In the mid-C19 the mill was used for a combination of wool and cotton production, reflecting the general development of the industry in Rochdale at that time. It was owned by the Chadwick family until around 1870, when the buildings and machinery were put up for auction. The sale notice indicates that it was powered by two engines and contained machinery for preparation and spinning, but not weaving (advert in the Rochdale Pilot, 23 April 1870). By 1872 it was occupied by George Ashworth, flannel manufacturer. In 1872 a new decorative front was built to both phases of the warehouse and the engine house with Italianate and Gothic details. The initials of George Ashworth & Sons (GAS) appear over the office doorway.

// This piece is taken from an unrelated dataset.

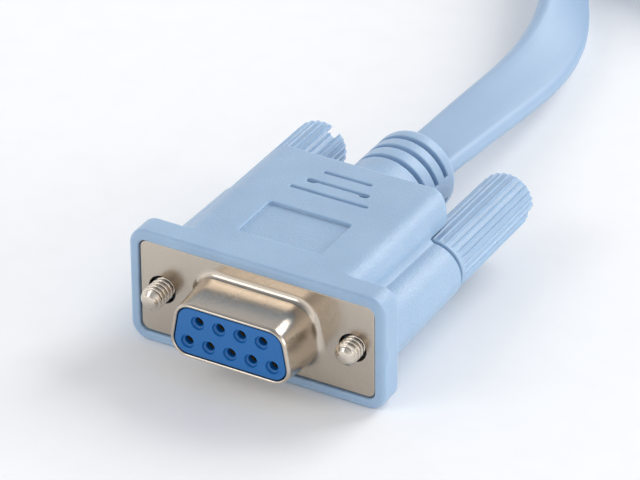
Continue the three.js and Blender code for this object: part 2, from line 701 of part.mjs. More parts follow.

At some point in the 1880s the site was renamed Central Mills and taken over by Edwin Hall, another flannel manufacturer, who remained on the site until at least 1894 (Denson and Mills Directory 1888, 61). It was named Central Mill (Woollen) on the 1:500 Ordnance Survey town plan of 1892.

In the C20 the site was occupied by a variety of small firms not connected with textiles. The main range of the mill was demolished following a fire in 1979 (Rochdale Observer, 6 January 1979). The mill wing, which had projected northwards from the main range, was demolished around 1986.

Reasons for Listing


Waterside House, an engine house and mill warehouse of C19 date, being the surviving elements of Water Street Mill, is listed at Grade II for the following principal reasons:

Architectural interest:
* an early surviving engine house for a steam-powered beam engine in a woollen mill context;

* a well-detailed decorative façade added to the warehouse and engine house in 1872, illustrating in the fabric of the building the importance of outward display in attracting potential customers.

Historic interest:
* representing the forward-thinking investment of a progressive mill owner, Water Street Mill was one of the earliest steam-powered woollen mills in the area at the time when water-power remained commonplace;

* as the last surviving remnant of a mill structure in central Rochdale.